Looking for a silver lining, publishers acknowledged that the ruling offers some clarity and establishes some useful bright lines—just not where publishers would prefer those lines be drawn, while not quite conceding that Evans' word would be the last.
“It is premature and unwise for anyone to declare victory or defeat,” read a statment from the Association of American University Presses. “The ruling is 347 pages long, not easy to understand, and its interpretation of the law is controversial and unprecedented in several important respects.”
There will be much more analysis to come, as the parties and interested observers digest the ruling. But for now, one thing is clear: Evans’s verdict stands as the most significant analysis of fair use in the educational realm to come out of the courts in decades. How will it play out in practice?
“I expect to see fair-use e-reserves codes that treat under 10% as presumptively okay,” blogged New York Law School’s James Grimmelmann, “and amounts over 10% but less than some ill-defined maximum as presumptively okay if... a license to make digital copies of excerpts from the book is not available.” Given that publishers prevailed on just five counts, Grimmelmann expects the pending injunction from the court will be narrow. “But given how amenable the court’s proposed limits are to bright-line treatment,” he added, “it is likely that the publishers will push to write them in to the injunction.”
The legal aftermath, meanwhile, may be the easy part.
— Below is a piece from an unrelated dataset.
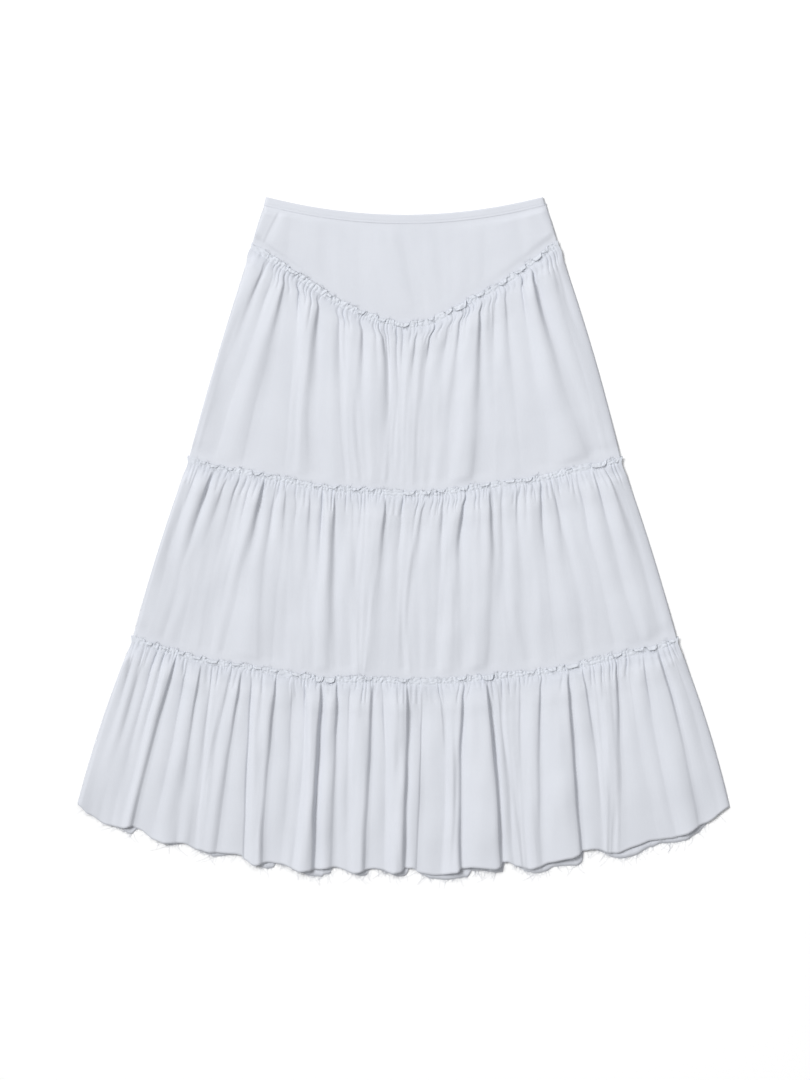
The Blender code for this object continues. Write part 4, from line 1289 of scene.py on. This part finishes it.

The net effect of this case has been to point out the dysfunction in academic publising, and it could serve to accelerate a shift to open access. If nothing else, the lawsuit has shown that begging for crumbs at the table of fair use is not a viable way to run a higher education system—not for publishers, who need to cover their costs; not for faculty, who need to publish for promotion and tenure; not for the public, which needs a vibrant economy of ideas; and certainly not for students, who can’t afford the escalating prices of learning materials.
As Barbara Fister, librarian at Gustavus Adolphus College, once blogged: “Something is badly broken when university presses sue universities for using their materials.”